Edward passed away soon after, on 6 July 1553, and Jane was proclaimed Queen of England, France, and Ireland on 10 July 1553, - she is said to have fainted upon hearing the news. As was customary in those times, she made her way to the Tower of London to await coronation.
The Tower of London
After reluctantly acceding to her new royal role, Jane refused to name her husband Dudley as King, and bestowed on him the title of Duke of Clarence. As she waited in the Tower, support for Mary was growing, while Jane’s supporters lost their nerve. The Privy Council of England switched allegiance and declared Mary as Queen on 19 July 1553. Jane’s father-in-law, the Duke of Northumberland, was charged with treason and executed that September. Although Jane was also charged with high treason, and sentenced to “be burned alive on Tower Hill or beheaded as the Queen pleases” Mary initially spared her life and kept her prisoner at the Tower - Jane in the Gentleman Gaoler’s apartments, her husband Dudley in the Beauchamp Tower.

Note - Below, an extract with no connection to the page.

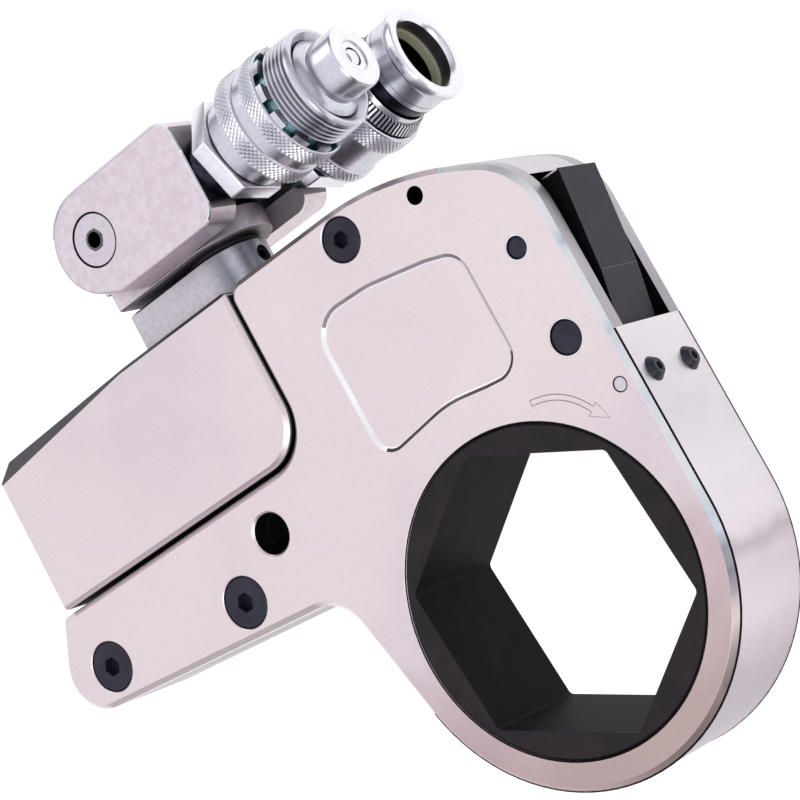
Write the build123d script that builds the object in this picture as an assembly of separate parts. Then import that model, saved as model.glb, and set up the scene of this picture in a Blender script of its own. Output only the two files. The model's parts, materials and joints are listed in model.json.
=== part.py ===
from build123d import *
from math import asin, atan2, cos, degrees, hypot, radians, sin, tan
import os

# Hydraulic torque wrench with a through hexagon, a notched power head and a hose swivel.
# Millimetres. The origin is the centre of the hexagon, halfway through the tool's width.
# +X runs from the piston end to the nose, +Y from the hexagon up to the swivel,
# and +Z out of the front side plate.

# Fits
running_gap = 0.05          # radial play of a shaft or sleeve that turns or slides
seat_gap = 0.02             # radial play of a pin or plug that stays put
loose_gap = 0.3             # room between pieces that pass each other

# Ratchet link: side plates
body_width = 32.0
plate_thickness = 5.5
plate_chamfer = 1.3
crown_height = 96.0
crown_radius = 80.0
crown_centre_x = -6.1
shoulder_radius = 17.0
crown_corner_radius = 4.0
notch_x = -37.9
notch_radius = 12.0
arm_tip_x = -127.2
arm_tip_radius = 1.5
arm_toe_length = 13.2       # toe beyond the arm's tip
arm_height = 23.6           # from the toe up to the arm's top edge
arm_toe_radius = 10.0
reaction_slope = 5.02       # degrees that the reaction face falls towards the nose
heel_angle = 193.0          # where the heel line touches the nose circle, degrees from +X
heel_radius = 10.5
bore_chamfer = 0.5

# Shallow panel sunk in the front plate
panel_left_x = -22.0
panel_right_x = 21.0
panel_top_drop = 17.0       # below the crown
panel_shoulder_drop = 8.0   # below the panel's top
panel_bottom_rise = 6.1     # above the ratchet's hub
panel_corner_radii = (5.0, 9.0, 14.0, 6.0, 10.0, 5.0, 16.0, 4.0)    # round from the lower left
panel_depth = 0.5
panel_slope = 1.1

# Nose band
band_thickness = 2.5
band_half_width = 14.5
band_end_drop = 3.5         # below the holding pawl's pivot
band_heel_y = 6.0
band_screw_y = 29.5
band_screw_z = 8.0
band_screw_head_radius = 2.9
band_screw_head_height = 1.5
band_screw_shank_radius = 1.5
band_screw_length = 2.2

# Ratchet
drive_across_flats = 60.0
drive_vertex_angle = 34.7
drive_corner_radius = 1.6
hub_wall = 1.76             # from the hexagon's sharp corners out to the hub
tooth_ring = 4.2            # from the hub out to the crests
tooth_room = 0.4            # from the crests out to the nose band
tooth_count = 60
tooth_depth = 1.6
tooth_half_width = 4.9
tooth_flank_share = 0.16    # share of the pitch taken by the steep flank
tooth_land_share = 0.12
tooth_root_share = 0.10

# Screws and pins through the link
arm_screw_insets = [(7.7, 16.4), (52.9, 20.9)]    # in from the arm's tip, down from its top edge
arm_screw_head_radius = 6.1
arm_screw_shank_radius = 4.0
arm_screw_socket = 4.2
crown_screw_x = -4.0
crown_screw_drop = 6.8
crown_screw_head_radius = 5.0
crown_screw_shank_radius = 2.5
crown_screw_socket = 3.6
screw_head_depth = 4.4
screw_sink = 0.15
screw_socket_depth = 2.6
lanyard_hole_x = -58.5
lanyard_hole_drop = 10.9    # below the arm's top edge
lanyard_hole_radius = 4.85
crown_hole_x = 17.9
crown_hole_drop = 8.7
crown_hole_radius = 2.05
dowel_inset = 4.4           # in from the nose side
dowel_radius = 1.5
stop_pin_inset = 10.1
stop_pin_drop = 10.6        # below the lever's top
stop_pin_radius = 2.45
pawl_pivot_inset = 10.2
pawl_pivot_rise = 3.2       # above the ratchet's crests
pawl_pivot_radius = 3.8

# Drive lever and its pawl
lever_angle = 18.0          # swing of the lever over one stroke
lever_inner_z = 5.3
lever_thickness = 4.9
lever_base_half_width = 17.0
lever_tip_radius = 7.4
lever_slot_room = 0.8       # how far the slot runs past the pin's nearest and furthest place
drive_pin_radius = 3.5
drive_pawl_half_width = 8.5
drive_pawl_lift = 2.0
guide_leg = 3.4
guide_base_room = 1.4       # above the crests
guide_top_drop = 10.4       # below the drive pin
guide_thickness = 5.5
guide_dowel_radius = 1.6
guide_dowel_offset = 7.0
pawl_spring_radius = 1.9
pawl_spring_wire = 0.45
pawl_spring_offset = 4.4
pawl_spring_seat = 3.0      # depth of the springs' seats in the drive pawl
pawl_spring_turns = 7

# Holding pawl
holding_half_width = 8.0
holding_swing = 5.0
holding_hub_radius = 6.6
holding_arm_half_width = 5.2
holding_arm_length = 24.6
holding_heel_angle = 37.0
holding_backlash = 0.9      # degrees of ratchet play behind the holding tooth
holding_spring_radius = 1.7
holding_spring_wire = 0.45
holding_spring_turns = 6
holding_spring_wall = 2.4
lever_top_drop = 20.1       # below the crown
lever_proud = 3.3           # beyond the nose side at its top
lever_knee_rise = 9.2       # above the pivot
lever_knee_proud = 0.5
lever_depth = 8.7
lever_room = 1.9            # between the lever's top and the crown spacer

# Power head
head_recess = 1.9           # how far the head stops short of the arm's tip
head_half_height = 20.1
head_gap = 1.0              # gap between the head and the link's notch
head_under_gap = 1.2        # gap between the head and the arm
head_corner_radius = 11.5
head_small_radius = 1.0
head_chamfer = 1.0
bevel_length = 59.3
bevel_drop = 5.8
bevel_depth = 7.0
cylinder_radius = 12.5
cylinder_end_room = 3.45    # past the piston at the end of its stroke
cap_thread_radius = 14.2
cap_flange = 8.0
cap_length = 18.5
spanner_hole_radius = 1.6
spanner_hole_offset = 8.5
piston_length = 15.0
rod_radius = 6.0
rod_stud_radius = 4.0
rod_tang_half_width = 4.8
rod_nut_across_flats = 13.0
rod_nut_height = 5.0
rod_eye_wall = 3.4
seal_section = 2.2
seal_width = 3.0
cap_seal_inset = 3.0
rod_seal_inset = 6.0
spigot_radius = 10.2
spigot_length = 13.4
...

However, her favour did not last long as her father’s involvement in opposition to Mary’s intention to marry Philip II of Spain meant Jane was once again viewed as a threat to the Crown. Jane and Dudley were scheduled to be executed on 9 February 1554.
It was then postponed for three days and Mary sent her chaplain John Feckenham to convert Jane to the Catholic faith. Jane did not acquiesce to his efforts to save her soul, but did befriend him and allow him to accompany her to the scaffold on 12 February 1554.
Jane and her husband were buried at Church of St Peter ad Vincula, at the Tower of London, on the north side of Tower Green. No memorial stone was erected at their grave. No proven portrait of her even survives. Her ghost has made several appearances at the Tower, most famously in 1957 when two guards said they saw a woman walking above the battlements.